The role does not imply an increase in the expenditure of the Commission or of
any other item of expenditure under the EU budget[30]. Starting from
28 March 2012, the remaining undrawn amounts have been cancelled. The financial
terms of the facility have also been adjusted, the final maturity being
extended up to 15 years and the grace period up to 10 years. In addition, the
margin was reduced to 1.5%. 5.2. European Financial Stability Facility (EFSF) The European Financial
Stability Facility (EFSF) was created by the euro area Member States as a
Luxembourg-registered company owned by them, following the decisions taken on
9 May 2010 within the framework of the Ecofin Council. EFSF is able to issue
bonds guaranteed by euro-area Member States for on-lending to euro-area Member
States in difficulty, subject to conditionality negotiated with the Commission
in liaison with the European Central Bank and the IMF and to be approved by the
Eurogroup. The lending by the EFSF is not covered by an EU budget guarantee. The Commission
co-ordinates its own borrowing activities with the EFSF's for the financing of
the programmes where both are involved in order to optimize their capital
market activities in terms of timing. 5.3. European Stability Mechanism
(ESM) The
establishing of a new permanent crisis mechanism, the European Stability
Mechanism (ESM), was agreed on 2
February 2012. The entry into force of the ESM Treaty is planned for mid-2012
after ratification by the 17 euro area Member States. The ESM will
assume the tasks currently fulfilled by the EFSF and the EFSM in providing,
where needed, financial assistance to euro area Member States. For this purpose, the
ESM shall be entitled to raise funds by issuing financial instruments or by
entering into financial or other agreements or arrangements with ESM Members,
financial institutions or other third parties. The initial maximum lending
volume of the ESM is set at EUR 500 billion, including the outstanding EFSF
lending capacity. [1] Detailed presentation of the borrowing and lending
activities of the Commission is available at http://ec.europa.eu/economy_finance/eu_borrower/index_en.htm. [2] Council Regulation (EC) No 1360/2008 of 2 December
2008 amending Regulation (EC) No 332/2002 establishing a facility providing
medium-term financial assistance to Member States’ balances of payments. [3] Council Regulation (EC) No 431/2009 of 18 May 2009
amending Regulation (EC) No 332/2002 establishing a facility providing
medium-term financial assistance to Member States’ balances of payments. [4] Council Decision 2009/102/EC of 4 November 2008. [5] Council Decision 2009/290/EC of 20 January 2009. [6] Council Decision 2009/459/EC of 6 May 2009. [7] Council Decision (2011/288/EU) of 12 May 2011 providing precautionary EU medium-term financial assistance
for Romania (OJ L 132 of 19.05.2011, p.15). [8] Art. 122.2 of the TFEU foresees financial support for
Member States in difficulties caused by exceptional circumstances beyond Member
States' control. [9] The review is conducted by the Commission, in
consultation with the ECB, at least every six months.

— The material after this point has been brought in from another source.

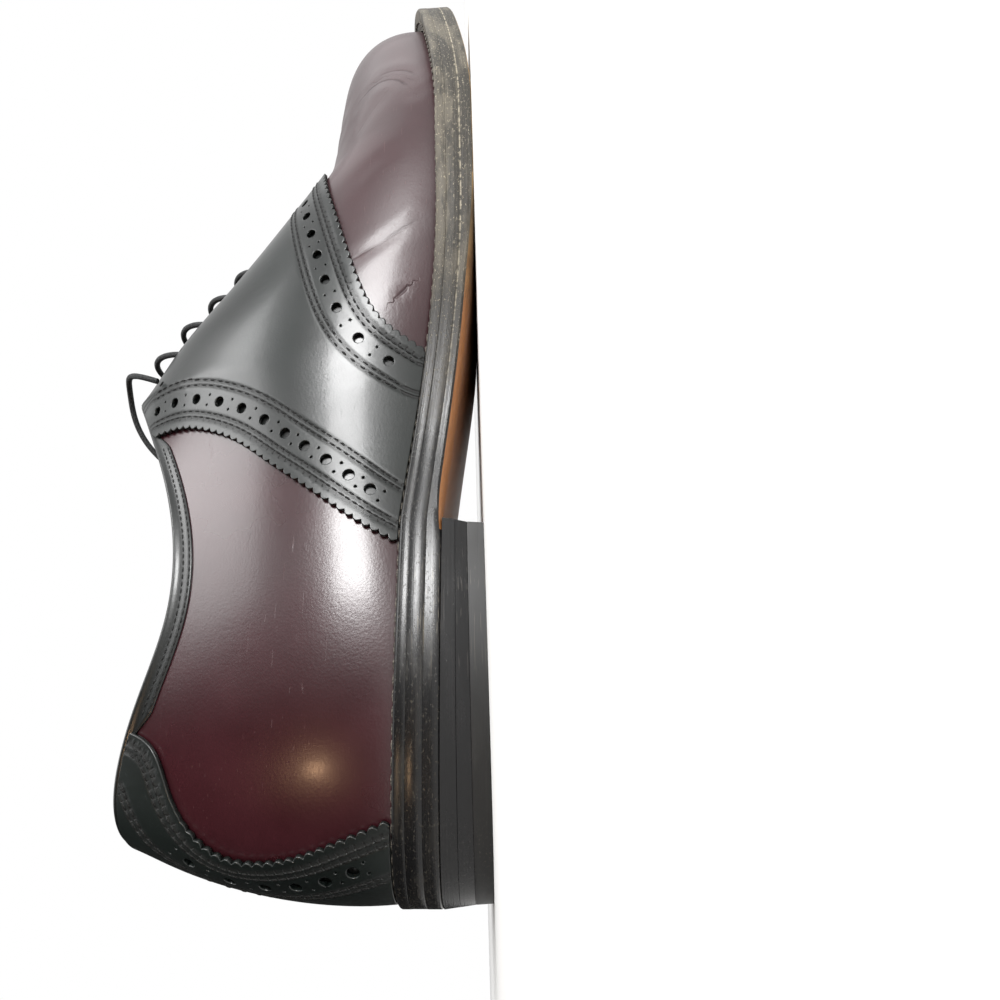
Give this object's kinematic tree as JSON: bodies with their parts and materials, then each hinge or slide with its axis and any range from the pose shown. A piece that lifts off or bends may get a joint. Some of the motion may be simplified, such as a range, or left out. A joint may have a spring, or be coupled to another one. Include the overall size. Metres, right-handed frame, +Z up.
{
  "type": "saddle shoe",
  "caption": "Right welted saddle shoe: smooth leather vamp and quarters, contrast saddle and heel counter, laced throat, hollow upper, welt, midsole, outsole and stacked heel",
  "frame": {"origin": "middle of the sole's outline in plan, on the floor that the heel and the forefoot stand on", "axes": "+X runs from the heel to the toe, +Y to the inner (medial) side, +Z up"},
  "size_m": [0.312, 0.1031, 0.1168],
  "materials": {
    "oxblood_calf": "polished smooth oxblood calf",
    "black_calf": "polished smooth black calf",
    "tan_leather": "matt vegetable tanned lining leather",
    "edge_leather": "black dressed and waxed leather edge",
    "sole_leather": "worn oak bark sole leather with burnished waist",
    "heel_rubber": "matt black rubber",
    "waxed_lace": "thin round waxed cotton lace"
  },
  "bodies": {
    "root": {"upper": "oxblood_calf", "saddle": "black_calf", "heel_counter": "black_calf", "collar_binding": "black_calf", "tongue": "black_calf", "insole": "tan_leather", "welt": "edge_leather", "midsole": "edge_leather", "outsole": "sole_leather", "heel_lift_upper": "edge_leather", "heel_lift_lower": "edge_leather", "top_lift": "heel_rubber", "lace_bar_1": "waxed_lace", "lace_bar_2": "waxed_lace", "lace_bar_3": "waxed_lace", "lace_bar_4": "waxed_lace", "lace_end": "waxed_lace"}
  },
  "joints": []
}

Any changes that may be
needed to its adjustment programme are discussed with the beneficiary Member State. The Council, acting by a qualified majority on a proposal from the
Commission, shall decide on any adjustments to be made to the initial general
economic policy conditions and shall approve the revised adjustment programme
as prepared by the beneficiary Member State. [10] The report should be submitted within six months
following the entry into force of the Council Regulation (EU) No 407/2010 and
where appropriate every six months thereafter (article 9 of Regulation). [11] Council implementing Decision n°2011/77/EU of 7 December
2010 on granting Union financial assistance to Ireland (OJ L 30 of 4.02.2011,
p.34). [12] Council implementing Decision n°2011/344/EU of 30 May
2011 on granting Union financial assistance to Portugal (OJ L 159 of
30.05.2011, p.88). [13] Council implementing Decisions n° 2011/682/EU of 11 October
2011 amending implementing Decision 2011/77/EU (Ireland) and n° 2011/683/EU of
11 October 2011 amending implementing Decision 2011/344/EU (Portugal), (OJ L
269 of 14.10.2011, resp. page 31 and 32). [14] Gross national income per capita is proposed as the
primary indicator. [15] SEC(2011)874 final. [16] COM(2011)396 final. [17] See Council Regulation (EC, Euratom) No 480/2009. No
default has been registered so far for MFA loans. [18] Although the repayment of the borrowing is covered in
fine by the guarantee of the EU budget, the Guarantee Fund acts as liquidity
buffer protecting the EU budget against the risk of calls resulting from payment
defaults. For a comprehensive report on the functioning of the Fund, see
COM(2010)418 and the accompanying Staff Working Document (SEC(2010)968). [19] Not yet published for 2011. For 2010, see COM(2011)408
final. [20] Council Decision 2009/892/EC of 30 November 2009. [21] Council Decision 2009/890/EC of 30 November 2009. [22] Council and European Parliament Decision 2010/0162(COD) of 7 September 2010 [23] The EFSM Regulation allows resorting to pre-funding
as it authorises the Commission "to borrow on the capital markets or
from financial institutions at the most appropriate time in between planned
disbursements so as to optimise the cost of funding and preserve
its reputation as the Union's issuer in the markets." [24] Further information on the EU borrowing operations are
provided in the investor presentation: http://ec.europa.eu/economy_finance/eu_borrower/documents/eu_investor_presentation_en.pdf [25] The Commission reports to the Council and Parliament on
the implementation of new financial instruments financed by the EU budget on an
annual basis in the framework of the annual budgetary exercise, in accordance
with point 49 of the Inter-institutional Agreement between the EC, the EP and
the Council. [26] The support is provided via bilateral
loans from the other euro area Member States, centrally pooled by the
Commission, under the conditions set out in their statement of 11 April 2010. [27] The main
elements of policy conditionality were enshrined in Council Decision of 10 May
2010 addressed to Greece with a view to reinforcing and deepening fiscal
surveillance and giving notice to Greece to take measures for the deficit
reduction judged necessary to remedy the situation of excessive deficit (2010/320/EU).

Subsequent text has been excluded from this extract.